Do you ever wonder what happens to the hair cells inside our ears as we hear sound? What role do these tiny hairs have in hearing?
Watch this short movie as Leslie explains clearly and vividly enough for us to understand the main role of these tiny hair cells as sound enters our ears.
Transcript of Today’s Episode
Hello and welcome to another episode of Interactive Biology TV where we’re making Biology fun! My name is Leslie Samuel and in this episode, Episode 40, I’m going to talk about the role of hair cells in hearing. So, let’s get right into it.
In Episode 39, we looked inside the cochlea to see what happened in response to sound. What we said was, in response to sound, the basilar membrane vibrated up and down, and this is the basilar membrane, which causes the Organ of Corti, which is this section here, to vibrate up and down, causing the tectorial membrane to move in a windshield wiper-like fashion that causes these hair cells to bend, the stereocilia, and the hair cells bend, causing a signal in the auditory nerve that then goes to the brain. The brain says, “Okay that is sound,” and you hear it.
What we’re going to do today is we’re going to look specifically at what happens inside these hair cells, specially the inner hair cells which are directly responsible for the signal being sent to the brain that results in the sound that you are hearing.
So, let’s look at what happens inside those hair cells. All right, so, I’m going to draw a hair cell. Let’s say this is my hair cell right here. On the hair cell, I have stereocilia. Now, this stereocilia occur in pairs: we have a long one and a short one. In the short one, we have potassium channels so, that’s the potassium channel right here. But, what’s interesting is that the long hair cell is mechanically connected to the short hair cell via that gate.
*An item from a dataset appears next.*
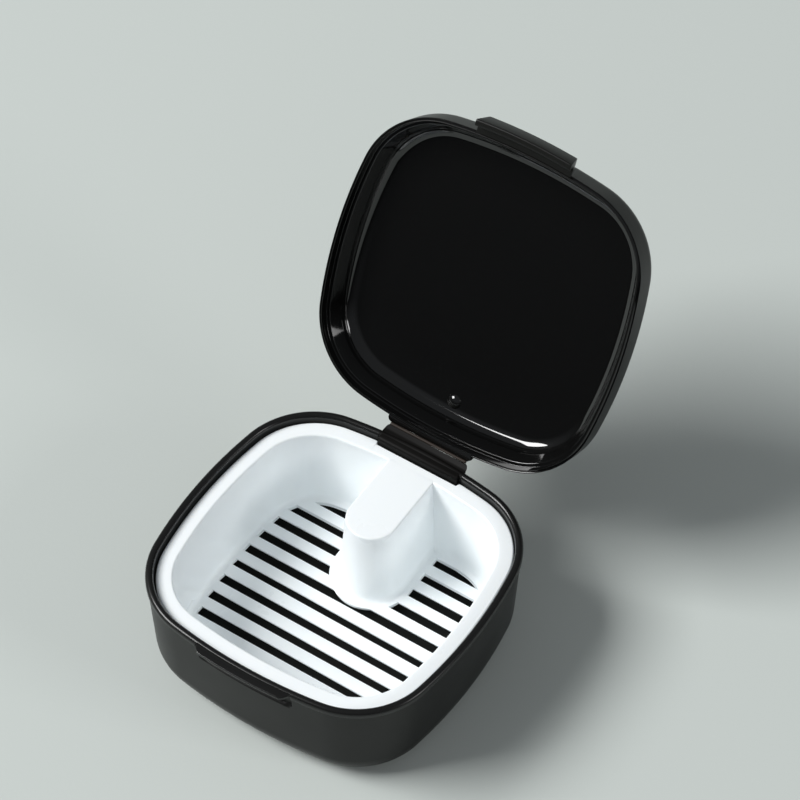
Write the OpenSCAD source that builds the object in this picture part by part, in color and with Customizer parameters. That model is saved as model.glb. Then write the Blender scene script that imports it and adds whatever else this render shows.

Now, as you can imagine, when the tectorial membrane moves down on this hair cell, that causes the hair cell to bend. So, let’s say this hair cell, the long hair cell, bends in that direction. What is that going to do to these channels? That’s going to cause these channels to open. Now, these channels are mechanically-gated potassium channels. They’re not extremely selective to potassium but, for this purpose, we’re going to look at what it does with the potassium ions.
Now, in the fluid that’s surrounding these stereocilia, we have endolymph. An endolymph is very rich in potassium ions. So, let’s say we have potassium ions, K+, all around here. When these mechanically-gated channels open, that is going to cause potassium ions to flow into the hair cells. What is that going to do to the membrane potential (Em) ? That is going to increase the membrane potential. Once the membrane potential increases, something else happens. We have calcium ions that are also outside the cell. When that membrane potential increases, potassium is in here that’s going to cause calcium channels, voltage-gated calcium channels to open and calcium is going to rush into the cell.
Now, if you can remember when we spoke about neurotransmitter release, we said that calcium ions are the trigger that causes the neurotransmitter release in axon terminals. This is the exact same thing that happens. We have neurotransmitters in vesicles here and those neurotransmitters are then going to be released, and as I showed in the previous picture, this is connected to the auditory nerve, and that sends signals to the brain.